- Data extract:
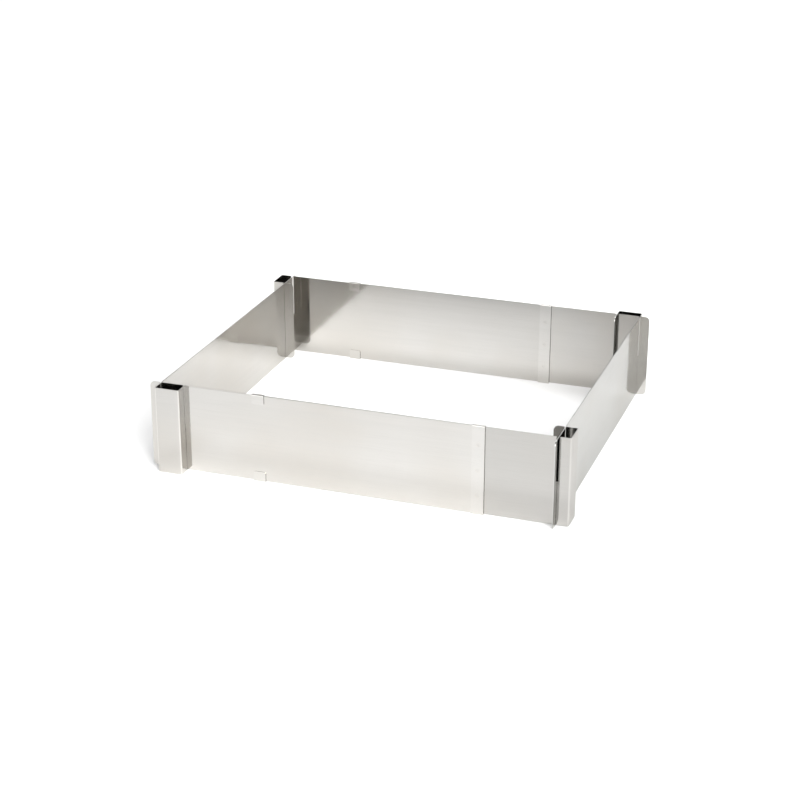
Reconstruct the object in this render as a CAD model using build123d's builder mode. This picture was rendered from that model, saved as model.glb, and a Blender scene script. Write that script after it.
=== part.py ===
from build123d import *
import os

# An adjustable cake frame: a bottomless rectangle of thin stainless sheets standing on edge.
# The front and the back are each two sheets that slide past each other, so the frame grows
# in length. The two side walls drop over the front and the back in half-height slots.
# X runs along the adjustable length, Y from front to back, Z up. The origin is the middle of
# the base, and the whole frame looks the same after half a turn about Z.

# Overall sizes
frame_length = 404.0  # between the middles of the two side walls, as photographed
frame_depth = 343.0  # between the front pair's sliding plane and the back pair's
wall_height = 90.0
sheet = 0.8

# The sliding sheets
outer_reach = 334.0  # from the side wall that an outer sheet crosses to its free end
inner_reach = 306.0  # the same for an inner sheet
slide_gap = 0.15  # between surfaces that slide past each other

# The hooks folded at the corners, and the tabs that end every sheet
hook_out = 12.5  # how far a hook stands out of the frame
hook_run = 25.0  # how far it runs along the wall beside it
tab_length = 11.0  # what is left past the last crossing
tab_radius = 5.0
bend_radius = 0.8  # inside a fold

# The half-height slots where sheets cross, with the same gap on both sides of the sheet
close_gap = 0.3  # where a side wall's hook crosses an outer sheet, and in folded-back ends
loose_gap = 1.2  # where an inner sheet first crosses a side wall
seat_gap = 0.3  # between the closed ends of two crossing slots, where a side wall comes to rest

# The clips welded at the free ends
clip_width = 12.5
clip_sheet = 0.8
clip_hook = 9.0  # how far a clip folds back over the far face
clip_bend = 0.3  # inside its folds, and so its gap to the edges that it wraps
clip_corner = 1.5
weld_radius = 1.5
weld_depth = 0.2
weld_height_shares = (0.21, 0.5, 0.79)

overrun = 1.0  # how far a cut runs past what it cuts
half_turn = (0, 0, 180)

# Levels: the clips and the side walls stand on the base, the sliding sheets in the clips
panel_bottom = clip_sheet + clip_bend
panel_top = panel_bottom + wall_height
crossing_level = (panel_bottom + wall_height) / 2
panel_slot_end = crossing_level - seat_gap / 2
wall_slot_end = crossing_level + seat_gap / 2

# Planes through the middle of each sheet's thickness
side_x = frame_length / 2
slide_y = frame_depth / 2
half_stack = (sheet + slide_gap) / 2
outer_y = slide_y + half_stack
inner_y = slide_y - half_stack
fold_radius = bend_radius + sheet / 2

# Free ends of the two front sheets
outer_free_end = -side_x + outer_reach
inner_free_end = side_x - inner_reach


def slot_outline(plane, gap, places, closed_end, open_end):
    """Square-ended slots for sheets that cross the plane at these places."""
    with BuildSketch(plane) as outline:
        with Locations([(place, (closed_end + open_end) / 2) for place in places]):
            Rectangle(sheet + 2 * gap, abs(open_end - closed_end))
    return outline.sketch


def clip_section(start_x, strip_side):
    """A clip seen along X: a strip on one face of the pair, hooked over both edges."""
    strip_y = -slide_y + strip_side * (half_stack + sheet / 2 + clip_sheet / 2)
    hook_y = -slide_y - strip_side * (half_stack + sheet / 2 + slide_gap + clip_sheet / 2)
    low_fold = clip_sheet / 2
    high_fold = panel_top + clip_bend + clip_sheet / 2
    with BuildSketch(Plane.YZ.offset(start_x)) as section:
        with BuildLine():
            FilletPolyline(
                (hook_y, panel_bottom + clip_hook),
                (hook_y, low_fold),
                (strip_y, low_fold),
                (strip_y, high_fold),
                (hook_y, high_fold),
                (hook_y, panel_top - clip_hook),
                radius=clip_bend + clip_sheet / 2,
            )
        trace(line_width=clip_sheet)
    return section.sketch


def weld_marks(start_x, strip_side):
    """The shallow round dents that the welding tips leave on a clip's strip."""
    strip_face = slide_y - strip_side * (half_stack + sheet / 2 + clip_sheet)
    middle = start_x + clip_width / 2
    heights = [panel_bottom + share * wall_height for share in weld_height_shares]
    with BuildSketch(Plane.XZ.offset(strip_face)) as marks:
        with Locations([(middle, height) for height in heights]):
            Circle(weld_radius)
    return marks.sketch


# Front outer sheet: flat, from the rounded tab at its left to its free end
with BuildPart() as front_outer_panel:
    outer_left = -side_x - tab_length
    with BuildSketch(Plane.XZ.offset(outer_y - sheet / 2)):
        with Locations(((outer_left + outer_free_end) / 2, panel_bottom + wall_height / 2)):
            Rectangle(outer_free_end - outer_left, wall_height)
    extrude(amount=sheet)
    fillet(edges().filter_by(Axis.Y).group_by(Axis.X)[0], tab_radius)
    hook_places = (-side_x, -side_x + hook_run)
    extrude(
        slot_outline(Plane.XZ, close_gap, hook_places, panel_slot_end, panel_top + overrun),
        amount=frame_depth,
        mode=Mode.SUBTRACT,
    )

# Front inner sheet: from its free end at the left to the hook round the right side wall
with BuildPart() as front_inner_panel:
    return_y = -inner_y + hook_run
    with BuildSketch(Plane.XY.offset(panel_bottom)):
        with BuildLine():
            FilletPolyline(
                (inner_free_end, -inner_y),
                (side_x + hook_out, -inner_y),
                (side_x + hook_out, return_y),
                (side_x - tab_length, return_y),
                radius=fold_radius,
            )
        trace(line_width=sheet)
    extrude(amount=wall_height)
    fillet(edges().filter_by(Axis.Y).group_by(Axis.X)[1], tab_radius)
    mid_hook = Plane.XZ.offset(inner_y - hook_run / 2)
    for gap, towards in ((loose_gap, 1), (close_gap, -1)):
        extrude(
            slot_outline(mid_hook, gap, (side_x,), panel_slot_end, panel_top + overrun),
            amount=towards * hook_run,
            mode=Mode.SUBTRACT,
        )

# Left side wall: from the rounded tab at its back to the hook round the front outer sheet
with BuildPart() as left_side_wall:
    base_y = -outer_y - hook_out
    return_x = -side_x + hook_run
    with BuildSketch(Plane.XY):
        with BuildLine():
            FilletPolyline(
                (-side_x, inner_y + tab_length),
                (-side_x, base_y),
                (return_x, base_y),
                (return_x, -outer_y + tab_length),
                radius=fold_radius,
            )
        trace(line_width=sheet)
    extrude(amount=wall_height)
    tab_ends = edges().filter_by(Axis.X).group_by(Axis.Y)[-2:]
    fillet(tab_ends[0] + tab_ends[1], tab_radius)
    extrude(
        slot_outline(Plane.YZ, close_gap, (-outer_y,), wall_slot_end, -overrun),
        amount=-frame_length,
        mode=Mode.SUBTRACT,
    )
    for gap, place in ((loose_gap, inner_y), (close_gap, inner_y - hook_run)):
        extrude(
            slot_outline(Plane.YZ, gap, (place,), wall_slot_end, -overrun),
            amount=-frame_length,
            mode=Mode.SUBTRACT,
        )

# Clip on the outer sheet's free end: its strip shows outside, its hooks inside
with BuildPart() as front_outer_clip:
    outer_clip_x = outer_free_end - clip_width
    extrude(clip_section(outer_clip_x, -1), amount=clip_width)
    hook_ends = edges().filter_by(Axis.Y).group_by(Axis.Z)[2:-2]
    fillet(hook_ends[0] + hook_ends[-1], clip_corner)
    extrude(weld_marks(outer_clip_x, -1), amount=-weld_depth, mode=Mode.SUBTRACT)

# Clip on the inner sheet's free end: its strip shows inside, its hooks outside
with BuildPart() as front_inner_clip:
    extrude(clip_section(inner_free_end, 1), amount=clip_width)
    hook_ends = edges().filter_by(Axis.Y).group_by(Axis.Z)[2:-2]
    fillet(hook_ends[0] + hook_ends[-1], clip_corner)
    extrude(weld_marks(inner_free_end, 1), amount=weld_depth, mode=Mode.SUBTRACT)

# The other half of the frame is the same five pieces, turned half a turn about Z
with BuildPart() as back_outer_panel:
    add(front_outer_panel.part, rotation=half_turn)

with BuildPart() as back_inner_panel:
    add(front_inner_panel.part, rotation=half_turn)

with BuildPart() as right_side_wall:
    add(left_side_wall.part, rotation=half_turn)

with BuildPart() as back_outer_clip:
    add(front_outer_clip.part, rotation=half_turn)

with BuildPart() as back_inner_clip:
    add(front_inner_clip.part, rotation=half_turn)

pieces = {
    "front_outer_panel": front_outer_panel,
    "front_inner_panel": front_inner_panel,
    "left_side_wall": left_side_wall,
    "front_outer_clip": front_outer_clip,
    "front_inner_clip": front_inner_clip,
    "back_outer_panel": back_outer_panel,
    "back_inner_panel": back_inner_panel,
    "right_side_wall": right_side_wall,
    "back_outer_clip": back_outer_clip,
    "back_inner_clip": back_inner_clip,
}
os.makedirs("parts", exist_ok=True)
for name, piece in pieces.items():
    piece.part.label = name
    export_step(piece.part, f"parts/{name}.step")
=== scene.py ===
import math

import bpy
from mathutils import Matrix, Vector


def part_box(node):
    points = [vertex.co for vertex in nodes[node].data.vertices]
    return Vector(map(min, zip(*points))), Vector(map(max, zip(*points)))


# The looks of an adjustable cake frame: a ring of thin bright stainless sheets that stand on
# edge on a pale floor, seen from the front right and above. Metres throughout.

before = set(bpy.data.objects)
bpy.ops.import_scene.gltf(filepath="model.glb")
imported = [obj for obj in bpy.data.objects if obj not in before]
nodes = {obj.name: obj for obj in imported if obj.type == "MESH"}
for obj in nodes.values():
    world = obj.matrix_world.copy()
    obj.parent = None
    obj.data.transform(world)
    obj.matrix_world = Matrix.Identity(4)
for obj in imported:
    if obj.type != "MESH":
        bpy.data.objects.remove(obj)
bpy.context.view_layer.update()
clip_names = [name for name in nodes if name.endswith("_clip")]

# The photograph's camera, with its angles in radians
IMAGE_PIXELS = 800
FOCAL_PIXELS = 1882.2
SENSOR_WIDTH = 36.0
CAMERA_PLACE = Vector((0.5848, -1.7178, 0.7870))
CAMERA_HEADING = -0.3343
CAMERA_PITCH = -0.3940
CAMERA_ROLL = 0.0025

# The studio: a dark room with soft panels overhead, softboxes around, and soft glows low on the
# walls, at the front right and the front. Angles are degrees from the back (+Y) towards the
# right, and degrees up.
FLOOR_SIZE = 40.0
FLOOR_COLOUR = (0.9, 0.9, 0.9, 1)
FLOOR_ROUGHNESS = 0.9
FLOOR_SPECULAR = 0.1
PANELS = {  # place of each panel, which points straight down, its size and power in watts
    "back_panel": ((0, 0.5, 1.0), 0.4, 5.9),
    "right_panel": ((0.5, 0, 1.0), 0.4, 0.5),
    "far_panel": ((-0.8, 2.4, 1.8), 1.6, 9.0),  # keeps the far floor as pale as the near floor
}
SOFTBOX_SIZE = 0.65
SOFTBOX_AWAY = 1.7
SOFTBOXES = {  # towards, and power in watts
    "front_softbox": ((150, 45), 6.8),
    "left_softbox": ((300, 45), 2.4),
    "back_softbox": ((60, 32), 2.2),
}
GLOWS = (  # towards, sharpness, strength
    ((135, 12), 20, 13.8),
    ((135, 15), 6, 4.4),
    ((180, 15), 6, 4.4),
)
BACKDROP_LEVEL = 0.95  # the pale backdrop that only the camera sees, past the floor

# Patterns of the rolled sheet: the size of one feature along X, Y and Z, then the noise's
# detail and roughness
GRAIN = ((0.06, 0.06, 0.0005), 3.0, 0.6)
BANDS = ((0.25, 0.25, 0.006), 2.0, 0.5)
SMUDGES = ((0.045, 0.045, 0.045), 4.0, 0.6)
CLOUDS = ((0.12, 0.12, 0.12), 2.0, 0.5)
WAVES = ((0.11, 0.11, 0.11), 1.0, 0.4)
WAVE_HEIGHT = 0.0003
GRAIN_HEIGHT = 0.000004

# Where each pattern starts to show and where it shows fully, of the noise's 0 to 1
CLOUD_SPAN = (0.35, 0.65)
BAND_SPAN = (0.6, 0.3)
GRAIN_SPAN = (0.45, 0.75)
SMUDGE_SPAN = (0.4, 0.7)
GROOVE_SPAN = (0.3, 0.7)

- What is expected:
Only the lines from the one with "for name, piece" up to the one with "clip_names = [name" should be repeated, both included, exactly as they appear.

- Written response:
for name, piece in pieces.items():
    piece.part.label = name
    export_step(piece.part, f"parts/{name}.step")
=== scene.py ===
import math

import bpy
from mathutils import Matrix, Vector


def part_box(node):
    points = [vertex.co for vertex in nodes[node].data.vertices]
    return Vector(map(min, zip(*points))), Vector(map(max, zip(*points)))


# The looks of an adjustable cake frame: a ring of thin bright stainless sheets that stand on
# edge on a pale floor, seen from the front right and above. Metres throughout.

before = set(bpy.data.objects)
bpy.ops.import_scene.gltf(filepath="model.glb")
imported = [obj for obj in bpy.data.objects if obj not in before]
nodes = {obj.name: obj for obj in imported if obj.type == "MESH"}
for obj in nodes.values():
    world = obj.matrix_world.copy()
    obj.parent = None
    obj.data.transform(world)
    obj.matrix_world = Matrix.Identity(4)
for obj in imported:
    if obj.type != "MESH":
        bpy.data.objects.remove(obj)
bpy.context.view_layer.update()
clip_names = [name for name in nodes if name.endswith("_clip")]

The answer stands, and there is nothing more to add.